_What is asked_
Copy each line of the listing below exactly.

= = = =

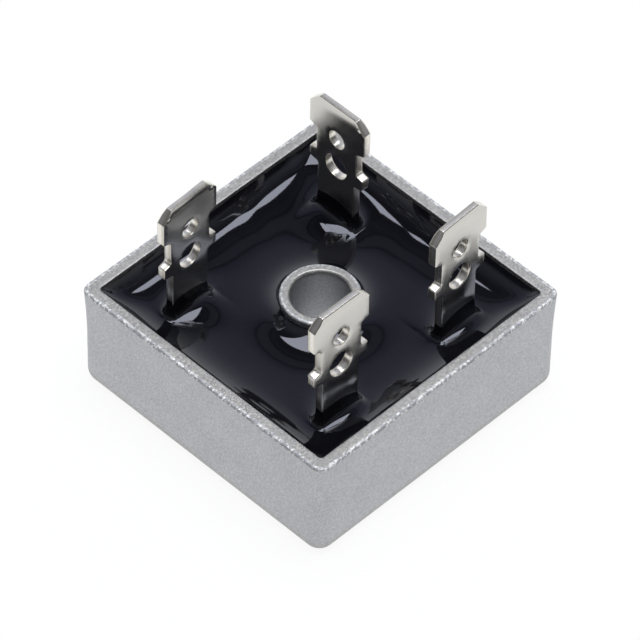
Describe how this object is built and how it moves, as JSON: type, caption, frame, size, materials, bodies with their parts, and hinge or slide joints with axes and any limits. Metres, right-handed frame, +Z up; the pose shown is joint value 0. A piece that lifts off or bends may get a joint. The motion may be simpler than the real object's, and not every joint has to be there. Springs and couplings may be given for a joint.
{
  "type": "bridge rectifier",
  "caption": "Square metal-case bridge rectifier, potted in black resin, with push-on tabs for alternating and direct current and a central screw hole.",
  "frame": {"origin": "middle of the underside that lies on the heat sink, on the axis of the screw hole", "axes": "+Z up, from the underside towards the tips of the tabs; X and Y along the sides of the case"},
  "size_m": [0.0286, 0.0286, 0.0222],
  "materials": {
    "aluminium": "satin as-cast",
    "resin": "glossy black potting resin",
    "plated": "satin tin-nickel plate",
    "copper": "bare copper strip",
    "ceramic": "white fired ceramic",
    "silicon": "smooth grey silicon",
    "solder": "dull solder"
  },
  "bodies": {
    "root": {"case": "aluminium", "insulating_plate": "ceramic", "plate_positive": "copper", "plate_negative": "copper", "jumper_ac_left": "copper", "jumper_ac_right": "copper", "die_left_positive": "silicon", "die_right_positive": "silicon", "die_right_negative": "silicon", "die_left_negative": "silicon", "solder_under_dies": "solder", "solder_over_dies": "solder", "solder_under_feet": "solder", "terminal_positive": "plated", "terminal_negative": "plated", "terminal_ac_left": "plated", "terminal_ac_right": "plated", "resin": "resin"}
  },
  "joints": []
}
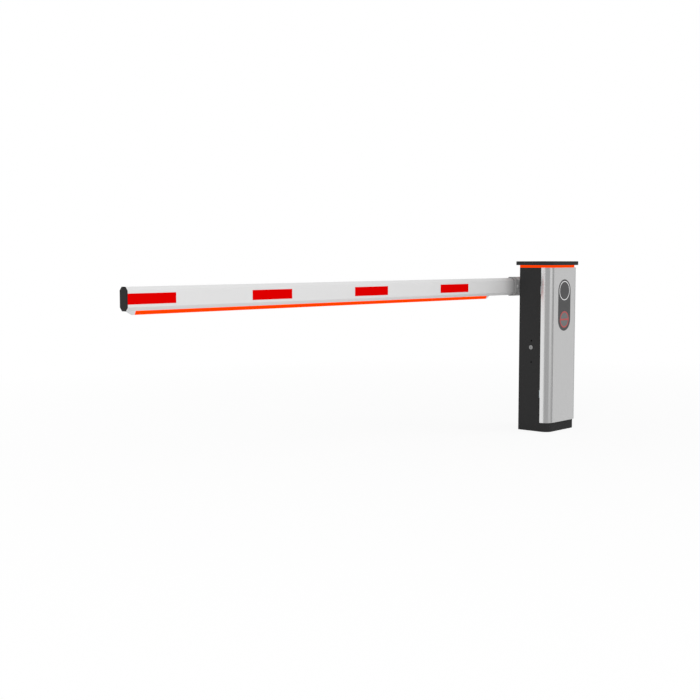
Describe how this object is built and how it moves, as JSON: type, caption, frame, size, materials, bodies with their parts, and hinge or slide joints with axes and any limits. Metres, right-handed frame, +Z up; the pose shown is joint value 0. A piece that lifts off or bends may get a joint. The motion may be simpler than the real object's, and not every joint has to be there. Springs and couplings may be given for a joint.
{
  "type": "boom barrier",
  "caption": "Road boom barrier: a slim upright cabinet with a hinged front door and a light ring under its cap, and a long octagonal boom that lifts behind it.",
  "frame": {"origin": "on the ground at the middle of the cabinet's base plate", "axes": "+Z up; the door looks along -Y; the lowered boom lies along -X behind the cabinet"},
  "size_m": [3.169, 0.3046, 0.9978],
  "materials": {
    "black_coating": "fine satin powder coating",
    "cap_coating": "fine satin powder coating",
    "orange_diffuser": "lit translucent acrylic",
    "orange_strip": "lit translucent strip",
    "strip_end_plastic": "moulded",
    "satin_aluminium": "satin anodised",
    "brushed_panel": "fine brushed",
    "window_acrylic": "dark acrylic",
    "red_reflector": "reflective film",
    "boom_coating": "white powder coating on an extrusion",
    "collar_coating": "grey powder coating",
    "black_plastic": "moulded",
    "zinc_steel": "zinc plated",
    "hinge_steel": "bright plated",
    "shaft_steel": "turned",
    "dark_screws": "black oxide",
    "lock_nickel": "nickel plated",
    "cast_aluminium": "die cast",
    "motor_paint": "painted",
    "control_grey": "moulded"
  },
  "bodies": {
    "cabinet": {"base_plate": "zinc_steel", "body_shell": "black_coating", "front_post_left": "black_coating", "front_post_right": "black_coating", "front_header": "black_coating", "front_sill": "black_coating", "top_frame": "black_coating", "light_ring": "orange_diffuser", "cap": "cap_coating", "release_lock": "lock_nickel", "drive_plate": "zinc_steel", "gearbox": "cast_aluminium", "motor": "motor_paint", "control_box": "control_grey", "control_lid": "control_grey", "bearing_flange": "cast_aluminium", "bearing_bolts": "zinc_steel", "hinge_upper_fixed": "hinge_steel", "hinge_lower_fixed": "hinge_steel"},
    "door": {"hinge_upper_moving": "hinge_steel", "hinge_lower_moving": "hinge_steel", "door_panel": "brushed_panel", "door_corner_left": "satin_aluminium", "door_corner_right": "satin_aluminium", "door_rail_top": "zinc_steel", "door_rail_bottom": "zinc_steel", "display_window": "window_acrylic"},
    "boom": {"drive_shaft": "shaft_steel", "boom_collar": "collar_coating", "collar_bolts": "dark_screws", "boom_profile": "boom_coating", "boom_end_cap": "black_plastic", "light_strip": "orange_strip", "strip_end_tip": "strip_end_plastic", "strip_end_root": "strip_end_plastic", "reflector_front_1": "red_reflector", "reflector_front_2": "red_reflector", "reflector_front_3": "red_reflector", "reflector_front_4": "red_reflector", "reflector_back_1": "red_reflector", "reflector_back_2": "red_reflector", "reflector_back_3": "red_reflector", "reflector_back_4": "red_reflector"}
  },
  "joints": [
    {"name": "boom_lift", "type": "hinge", "parent": "cabinet", "child": "boom", "pos_m": [0, 0.115, 0.85], "axis": [0, 1, 0], "range_deg": [0, 90]},
    {"name": "door_swing", "type": "hinge", "parent": "cabinet", "child": "door", "pos_m": [-0.156, -0.0485, 0.5], "axis": [0, 0, -1], "range_deg": [0, 110]}
  ]
}
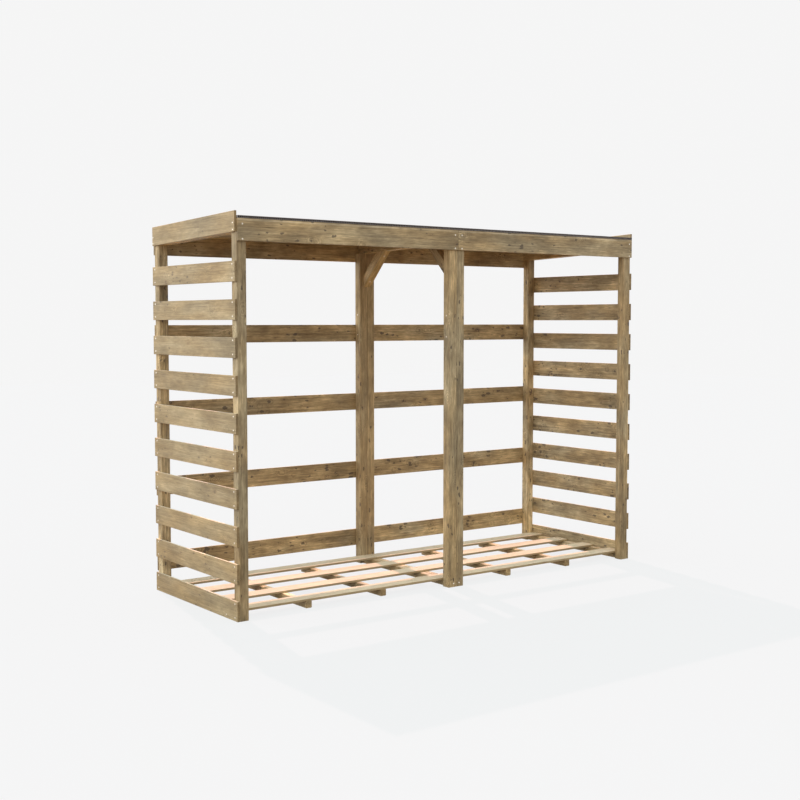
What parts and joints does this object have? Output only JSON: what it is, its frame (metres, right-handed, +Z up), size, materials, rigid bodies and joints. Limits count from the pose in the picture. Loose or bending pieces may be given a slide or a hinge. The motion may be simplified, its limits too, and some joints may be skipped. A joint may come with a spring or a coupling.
{
  "type": "log store",
  "caption": "Open-fronted timber log store: slatted sides, railed back, raised slat floor, low-pitched pent roof and braced centre posts.",
  "frame": {"origin": "centre of the bounding box in plan, at ground level", "axes": "+X to the right as seen from the open front, +Y to the rear, +Z up"},
  "size_m": [2.469, 0.841, 1.8],
  "materials": {
    "frame_timber": "sawn pressure-treated softwood, lightly weathered",
    "floor_timber": "sawn pale softwood",
    "roof_sheet": "matt black fluted sheet",
    "fixings": "yellow passivated screws"
  },
  "bodies": {
    "root": {"back_rail_left_1": "frame_timber", "back_rail_left_2": "frame_timber", "back_rail_left_3": "frame_timber", "back_rail_left_4": "frame_timber", "back_rail_right_1": "frame_timber", "back_rail_right_2": "frame_timber", "back_rail_right_3": "frame_timber", "back_rail_right_4": "frame_timber", "bargeboard_left": "frame_timber", "bargeboard_right": "frame_timber", "bearer_left_1": "frame_timber", "bearer_left_2": "frame_timber", "bearer_left_3": "frame_timber", "bearer_left_4": "frame_timber", "bearer_right_1": "frame_timber", "bearer_right_2": "frame_timber", "bearer_right_3": "frame_timber", "bearer_right_4": "frame_timber", "fascia_left": "frame_timber", "fascia_right": "frame_timber", "floor_slats_left": "floor_timber", "floor_slats_right": "floor_timber", "front_knee_brace": "frame_timber", "front_post_centre_left": "frame_timber", "front_post_centre_right": "frame_timber", "front_post_left": "frame_timber", "front_post_right": "frame_timber", "rafter_centre": "frame_timber", "rafter_left": "frame_timber", "rafter_right": "frame_timber", "rear_knee_brace": "frame_timber", "rear_post_centre_left": "frame_timber", "rear_post_centre_right": "frame_timber", "rear_post_left": "frame_timber", "rear_post_right": "frame_timber", "rear_top_board_left": "frame_timber", "rear_top_board_right": "frame_timber", "roof_deck": "frame_timber", "roof_sheet": "roof_sheet", "side_slats_left": "frame_timber", "side_slats_right": "frame_timber"}
  },
  "joints": []
}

= = = =

_Full solution_
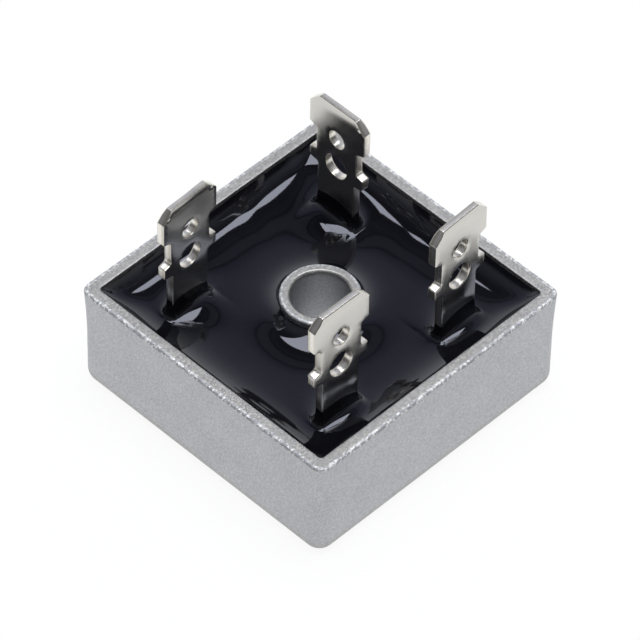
Describe how this object is built and how it moves, as JSON: type, caption, frame, size, materials, bodies with their parts, and hinge or slide joints with axes and any limits. Metres, right-handed frame, +Z up; the pose shown is joint value 0. A piece that lifts off or bends may get a joint. The motion may be simpler than the real object's, and not every joint has to be there. Springs and couplings may be given for a joint.
{
  "type": "bridge rectifier",
  "caption": "Square metal-case bridge rectifier, potted in black resin, with push-on tabs for alternating and direct current and a central screw hole.",
  "frame": {"origin": "middle of the underside that lies on the heat sink, on the axis of the screw hole", "axes": "+Z up, from the underside towards the tips of the tabs; X and Y along the sides of the case"},
  "size_m": [0.0286, 0.0286, 0.0222],
  "materials": {
    "aluminium": "satin as-cast",
    "resin": "glossy black potting resin",
    "plated": "satin tin-nickel plate",
    "copper": "bare copper strip",
    "ceramic": "white fired ceramic",
    "silicon": "smooth grey silicon",
    "solder": "dull solder"
  },
  "bodies": {
    "root": {"case": "aluminium", "insulating_plate": "ceramic", "plate_positive": "copper", "plate_negative": "copper", "jumper_ac_left": "copper", "jumper_ac_right": "copper", "die_left_positive": "silicon", "die_right_positive": "silicon", "die_right_negative": "silicon", "die_left_negative": "silicon", "solder_under_dies": "solder", "solder_over_dies": "solder", "solder_under_feet": "solder", "terminal_positive": "plated", "terminal_negative": "plated", "terminal_ac_left": "plated", "terminal_ac_right": "plated", "resin": "resin"}
  },
  "joints": []
}
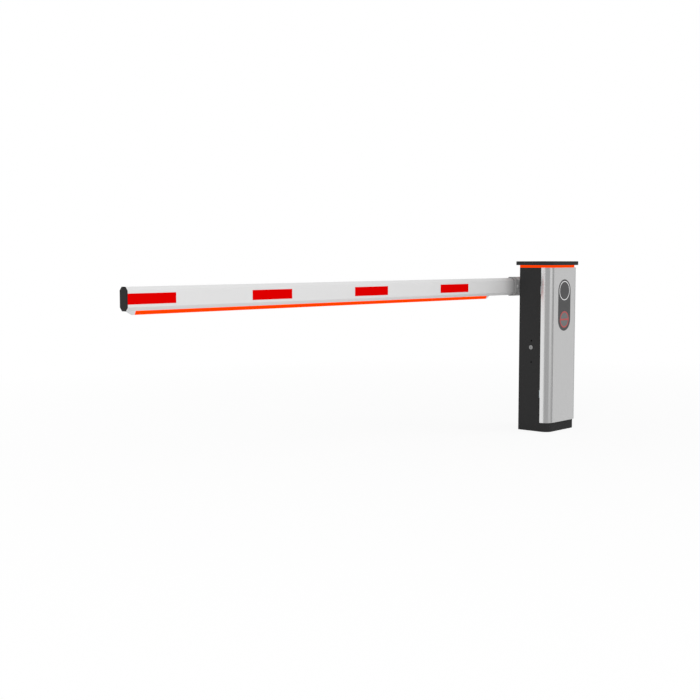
Describe how this object is built and how it moves, as JSON: type, caption, frame, size, materials, bodies with their parts, and hinge or slide joints with axes and any limits. Metres, right-handed frame, +Z up; the pose shown is joint value 0. A piece that lifts off or bends may get a joint. The motion may be simpler than the real object's, and not every joint has to be there. Springs and couplings may be given for a joint.
{
  "type": "boom barrier",
  "caption": "Road boom barrier: a slim upright cabinet with a hinged front door and a light ring under its cap, and a long octagonal boom that lifts behind it.",
  "frame": {"origin": "on the ground at the middle of the cabinet's base plate", "axes": "+Z up; the door looks along -Y; the lowered boom lies along -X behind the cabinet"},
  "size_m": [3.169, 0.3046, 0.9978],
  "materials": {
    "black_coating": "fine satin powder coating",
    "cap_coating": "fine satin powder coating",
    "orange_diffuser": "lit translucent acrylic",
    "orange_strip": "lit translucent strip",
    "strip_end_plastic": "moulded",
    "satin_aluminium": "satin anodised",
    "brushed_panel": "fine brushed",
    "window_acrylic": "dark acrylic",
    "red_reflector": "reflective film",
    "boom_coating": "white powder coating on an extrusion",
    "collar_coating": "grey powder coating",
    "black_plastic": "moulded",
    "zinc_steel": "zinc plated",
    "hinge_steel": "bright plated",
    "shaft_steel": "turned",
    "dark_screws": "black oxide",
    "lock_nickel": "nickel plated",
    "cast_aluminium": "die cast",
    "motor_paint": "painted",
    "control_grey": "moulded"
  },
  "bodies": {
    "cabinet": {"base_plate": "zinc_steel", "body_shell": "black_coating", "front_post_left": "black_coating", "front_post_right": "black_coating", "front_header": "black_coating", "front_sill": "black_coating", "top_frame": "black_coating", "light_ring": "orange_diffuser", "cap": "cap_coating", "release_lock": "lock_nickel", "drive_plate": "zinc_steel", "gearbox": "cast_aluminium", "motor": "motor_paint", "control_box": "control_grey", "control_lid": "control_grey", "bearing_flange": "cast_aluminium", "bearing_bolts": "zinc_steel", "hinge_upper_fixed": "hinge_steel", "hinge_lower_fixed": "hinge_steel"},
    "door": {"hinge_upper_moving": "hinge_steel", "hinge_lower_moving": "hinge_steel", "door_panel": "brushed_panel", "door_corner_left": "satin_aluminium", "door_corner_right": "satin_aluminium", "door_rail_top": "zinc_steel", "door_rail_bottom": "zinc_steel", "display_window": "window_acrylic"},
    "boom": {"drive_shaft": "shaft_steel", "boom_collar": "collar_coating", "collar_bolts": "dark_screws", "boom_profile": "boom_coating", "boom_end_cap": "black_plastic", "light_strip": "orange_strip", "strip_end_tip": "strip_end_plastic", "strip_end_root": "strip_end_plastic", "reflector_front_1": "red_reflector", "reflector_front_2": "red_reflector", "reflector_front_3": "red_reflector", "reflector_front_4": "red_reflector", "reflector_back_1": "red_reflector", "reflector_back_2": "red_reflector", "reflector_back_3": "red_reflector", "reflector_back_4": "red_reflector"}
  },
  "joints": [
    {"name": "boom_lift", "type": "hinge", "parent": "cabinet", "child": "boom", "pos_m": [0, 0.115, 0.85], "axis": [0, 1, 0], "range_deg": [0, 90]},
    {"name": "door_swing", "type": "hinge", "parent": "cabinet", "child": "door", "pos_m": [-0.156, -0.0485, 0.5], "axis": [0, 0, -1], "range_deg": [0, 110]}
  ]
}
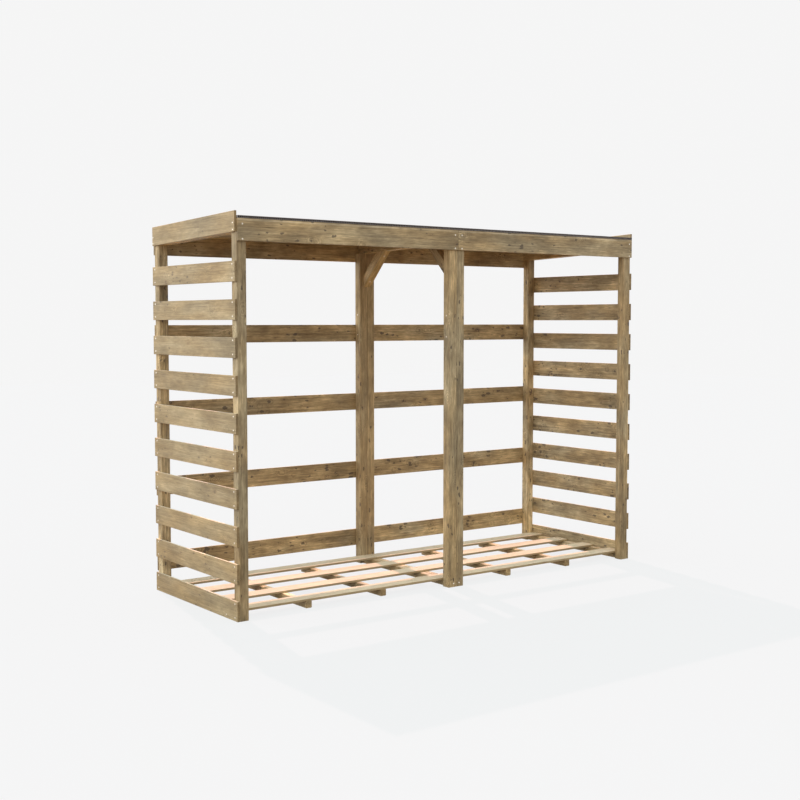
What parts and joints does this object have? Output only JSON: what it is, its frame (metres, right-handed, +Z up), size, materials, rigid bodies and joints. Limits count from the pose in the picture. Loose or bending pieces may be given a slide or a hinge. The motion may be simplified, its limits too, and some joints may be skipped. A joint may come with a spring or a coupling.
{
  "type": "log store",
  "caption": "Open-fronted timber log store: slatted sides, railed back, raised slat floor, low-pitched pent roof and braced centre posts.",
  "frame": {"origin": "centre of the bounding box in plan, at ground level", "axes": "+X to the right as seen from the open front, +Y to the rear, +Z up"},
  "size_m": [2.469, 0.841, 1.8],
  "materials": {
    "frame_timber": "sawn pressure-treated softwood, lightly weathered",
    "floor_timber": "sawn pale softwood",
    "roof_sheet": "matt black fluted sheet",
    "fixings": "yellow passivated screws"
  },
  "bodies": {
    "root": {"back_rail_left_1": "frame_timber", "back_rail_left_2": "frame_timber", "back_rail_left_3": "frame_timber", "back_rail_left_4": "frame_timber", "back_rail_right_1": "frame_timber", "back_rail_right_2": "frame_timber", "back_rail_right_3": "frame_timber", "back_rail_right_4": "frame_timber", "bargeboard_left": "frame_timber", "bargeboard_right": "frame_timber", "bearer_left_1": "frame_timber", "bearer_left_2": "frame_timber", "bearer_left_3": "frame_timber", "bearer_left_4": "frame_timber", "bearer_right_1": "frame_timber", "bearer_right_2": "frame_timber", "bearer_right_3": "frame_timber", "bearer_right_4": "frame_timber", "fascia_left": "frame_timber", "fascia_right": "frame_timber", "floor_slats_left": "floor_timber", "floor_slats_right": "floor_timber", "front_knee_brace": "frame_timber", "front_post_centre_left": "frame_timber", "front_post_centre_right": "frame_timber", "front_post_left": "frame_timber", "front_post_right": "frame_timber", "rafter_centre": "frame_timber", "rafter_left": "frame_timber", "rafter_right": "frame_timber", "rear_knee_brace": "frame_timber", "rear_post_centre_left": "frame_timber", "rear_post_centre_right": "frame_timber", "rear_post_left": "frame_timber", "rear_post_right": "frame_timber", "rear_top_board_left": "frame_timber", "rear_top_board_right": "frame_timber", "roof_deck": "frame_timber", "roof_sheet": "roof_sheet", "side_slats_left": "frame_timber", "side_slats_right": "frame_timber"}
  },
  "joints": []
}